Am Freitagnachmittag wurden die angereisten Teilnehmer von Gustav Binder, dem Seminarleiter des „Heiligenhofs“, und Dr. Anton Sterbling, stellvertretender Vorsitzender des Kulturwerks Banater Schwaben e.V. (Bayern), begrüßt. Zur Einführung las Johann Lippet aus seinem 2019 im Ludwigsburger Pop Verlag erschienen Romanfragment „Franz, Franzi, Francisc“. Anschließend trug Horst Samson aus seinem Poem „La Victoire“ (Lyrikedition München, 2003) sowie neuere Gedichte aus seinen jüngsten Bänden „In der Sprache brennt noch Licht“ (Pop Verlag Ludwigsburg, 2021) und „Der Tod ist noch am Leben“ (Pop Verlag Ludwigsburg, 2022) vor.
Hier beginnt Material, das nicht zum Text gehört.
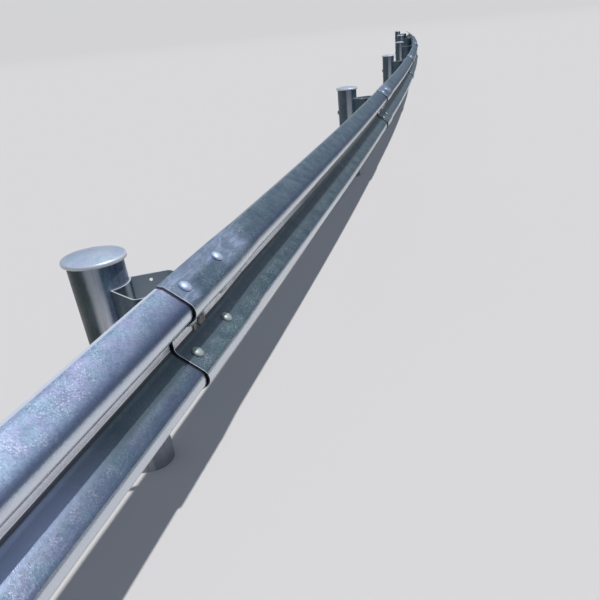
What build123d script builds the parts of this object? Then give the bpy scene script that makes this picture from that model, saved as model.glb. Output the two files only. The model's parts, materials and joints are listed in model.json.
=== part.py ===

Die Zuhörer staunten nicht schlecht über eines seiner ersten Gedichte, welches unzensiert in der damaligen deutschen Presse Rumäniens erschienen ist. Ein Kennenlernen und ein reger Austausch aller Seminarteilnehmer kamen nach dem Abendessen nicht zu kurz.

Am zweiten Tag zog die Schriftstellerin und Künstlerin Ilse Hehn die Zuhörer mit Gedichten und Prosa aus ihren beiden zuletzt erschienenen Bänden „Diese Tage ohne Datum“ (Pop Verlag Ludwigsburg 2022) und „Roms Flair in flagranti“ (Pop Verlag Ludwigsburg 2020), in denen sie Erlebnisse und Impressionen von verschiedenen Reisen verarbeitet hat, in ihren Bann. Albert Bohn, ehemaliges Mitglied der Aktionsgruppe, konnte kurzfristig am Literaturseminar nicht teilnehmen. Anton Sterbling las einiges aus seinen in der Anthologie „Deportationen. Literarische Blickwinkel“ (Pop Verlag Ludwigsburg, 2021) sowie in dem Band „Die Verschleppung der Deutschen aus dem Banat in die Sowjetunion aus der Sicht ihrer Kinder“ (herausgegeben von der Landsmannschaft der Banater Schwaben, 2. Auflage 2022) erschienenen Texten vor. Bohn ist Mitherausgeber dieser Bände.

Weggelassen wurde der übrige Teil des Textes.